2008年2月7日、フランス国民議会は、リスボン条約の批准を圧倒的多数で了承した。賛成票を投じた議員は336人、反対した議員は52人、棄権した議員は1人であった(参照)。また、翌8日には、上院も、圧倒的多数の賛成のもと、批准を了承した(賛成265、反対42)(参照)。2005年5月の国民投票に際し、批准反対を訴えていた社会党議員の多くは(詳しくは こちら)、リスボン条約の批准に賛成し、反対票を投じたのは一部の左派ないし極右政党議員等であった。今後、リスボン条約は、フランス大統領ないし首相の署名によって、正式に批准される予定である。
2005年5月、フランス国民は、欧州憲法条約の批准を否決する決断を下し、同条約の発効を断念させるきっかけを作ったことから(詳しくは こちら)、リスボン条約の批准についても注目が集まっていたが、今回、フランスは国民投票ではなく、国会に判断を委ねた。

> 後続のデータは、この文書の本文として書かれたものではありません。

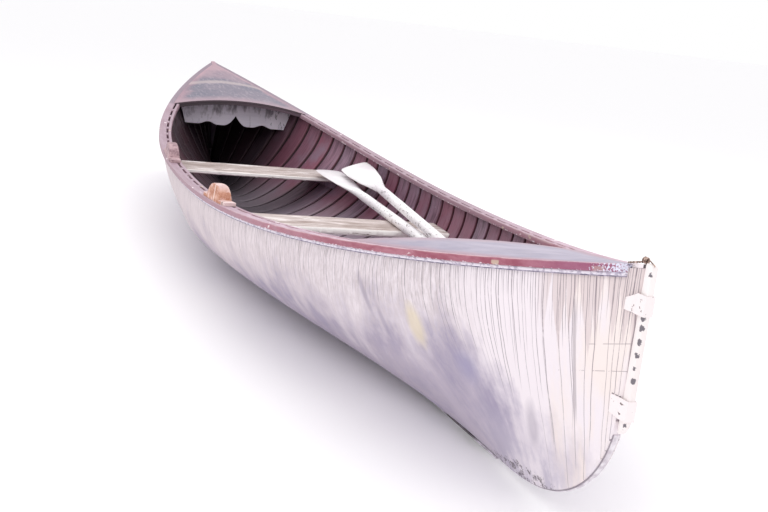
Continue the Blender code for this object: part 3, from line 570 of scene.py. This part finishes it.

なお、野党議員の中からは、両条約の内容は実質的に同じであるため、2005年の国民投票の結果を尊重すべきであるとする批判や、リスボン条約の批准に際しても、国民投票を実施すべきであるとの意見が主張されたが、フランス国会は、直前に憲法を改正し、国会による決定を可能にした。判断を先延ばしすれば、反対派を勢いづけ、2008年下半期、EU理事会議長国を務めるフランスの指導力に影を落とすことも懸念されていた。
リスボン条約は、次期欧州議会選挙が実施される2009年6月までに発効させることが目標として掲げられている。2008年2月9日現在、ハンガリー、スロベニア、マルタおよびルーマニアが批准を決定ないし終了しているが、いわゆる「大国」の中で、新条約の発効にゴー・サインを与えたのは、フランスが最初である。